Research on teachers of historically underserved students emphasizes that effective teachers engage particular forms of knowledge as well as the moral and political qualities, emphasizing cultural knowledge and a commitment for social justice and change, as well as pointing to organizational structures and collegial practices that support more equitable outcomes. Furthermore, the law’s emphasis on teachers and not teaching conflates teacher qualifications with quality teaching, which are not interchangeable. Organizational supports, colleagues and other resources contribute to what is possible instructionally, aside from an individual’s training.

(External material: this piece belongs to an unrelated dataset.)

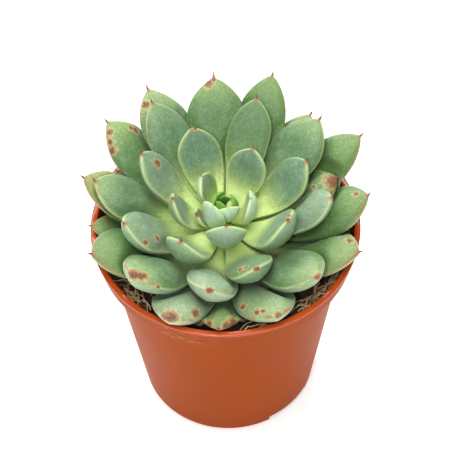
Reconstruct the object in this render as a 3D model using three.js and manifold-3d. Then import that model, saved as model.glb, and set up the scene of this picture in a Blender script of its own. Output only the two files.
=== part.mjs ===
// Potted blue echeveria: a leafy rosette on a short stem, in soil, in a moulded nursery pot.
// Millimetres, +Z up. The origin is the centre of the pot's underside, and -Y faces the viewer.

import * as THREE from 'three';
import Module from 'manifold-3d';

// Pot
const potHeight = 94;
const rimRadius = 52.5;
const lipWidth = 2.5;
const lipThickness = 1;
const wall = 1.2;
const floorThickness = 1.6;
const collarTopRadius = 51.6;
const collarFootRadius = 50.5;
const collarDepth = 9.7;
const shoulderRadius = 46.4;
const shoulderDrop = 1.5;
const footRadius = 34.5;
const footCorner = 1.5;
const potSegments = 64;

// Drain holes in the pot's floor, and the two slots through its bottom corner
const drainHoles = 6;
const drainHoleRadius = 3.5;
const drainCircle = 23;
const cornerSlotDirections = [135, 315];
const cornerSlotWidth = 36;
const cornerSlotHeight = 3.2;
const cornerSlotDepth = 4;

// Soil and stem
const clearance = 0.3;
const soilLevel = 10;
const soilEdgeLevel = 7;
const soilBump = 0.9;
const soilSegments = 40;
const stemRadius = 6.2;
const stemDepth = 24;
const stemHoleDepth = 26;
const stemTop = 7;

// Leaves
const leafStations = 9;
const leafSides = 8;
const leafThickness = 0.32;
const leafCup = 0.12;
const youngPad = 0.05;
const oldPad = 0.21;
const widestAt = 0.68;
const baseWidth = 0.34;
const youngestBase = 5;
const oldestBase = -6;
const lean = 9;
const pointLength = 1.4;

// One row for each leaf, youngest first, as the plant grew them:
// direction, reach from the middle, height of the tip over the rim, width, slope at the tip, roll.
const leafRows = [
  [223, 6, 18, 12, 98, 0],
  [352, 10, 18, 14, 92, 0],
  [197, 11, 12, 9, 90, 0],
  [128, 14, 17, 14, 76, 35],
  [271, 16, 20, 16, 98, 0],
  [60, 23, 22, 16, 66, 0],
  [188, 20, 21, 14, 88, 0],
  [233, 28, 20, 18, 100, 0],
  [327, 28, 22, 20, 84, 0],
  [112, 32, 24, 18, 62, 0],
  [21, 34, 23, 18, 66, 0],
  [151, 36, 24, 17, 70, 12],
  [288, 37, 19, 18, 72, 12],
  [72, 44, 26, 17, 54, 0],
  [354, 41, 21, 18, 62, 0],
  [201, 41, 22, 20, 70, 0],
  [123, 50, 25, 18, 48, 0],
  [260, 43, 16, 20, 66, -14],
  [41, 50, 23, 22, 48, 0],
  [172, 50, 21, 20, 56, 0],
  [312, 51, 17, 22, 54, 0],
  [226, 51, 20, 23, 66, 0],
  [93, 57, 22, 24, 38, 0],
  [17, 46, 11, 20, 36, 0],
  [119, 60, 21, 21, 36, 0],
  [70, 59, 24, 20, 36, 0],
  [140, 59, 19, 21, 36, 0],
  [1, 55, 15, 22, 54, 0],
  [166, 56, 15, 21, 42, 0],
  [336, 55, 10, 24, 40, 0],
  [202, 55, 11, 25, 42, 0],
  [50, 54, 16, 19, 40, 0],
  [291, 53, 8, 23, 46, 0],
  [245, 54, 8, 22, 50, 0],
  [27, 60, 19, 21, 34, 0],
  [107, 51, 10, 19, 34, 0],
  [181, 52, 3, 17, 24, 0],
  [266, 51, 3, 20, 32, 0],
  [80, 48, 7, 18, 30, 0],
  [150, 48, 5, 18, 28, 0],
];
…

In the end, the highly qualified teacher clause sets a minimum standard, but given the pragmatic demands of legislation, it falls short of more professionalizing notions of teacher quality. There is a huge difference between competence in rote instruction and what has been termed “ambitious instruction”  ––  teaching that strives to include as many children as possible in rich forms of content.

There is not an obvious mapping between the qualifications outlined in NCLB and ambitious instruction. Although the research on teacher quality following the Coleman report related teacher characteristics to student outcomes, ambitious teaching aims for a higher bar. Even under the best versions of traditional instruction, not enough children learned in ways that would support them in developing robust understandings of content. In one study investigating links between “highly qualified” teachers and more effective instruction, neither certification nor formal education within a subject predicted the use of ambitious methods; however, the combination of subject training and subject-specific pedagogical training did.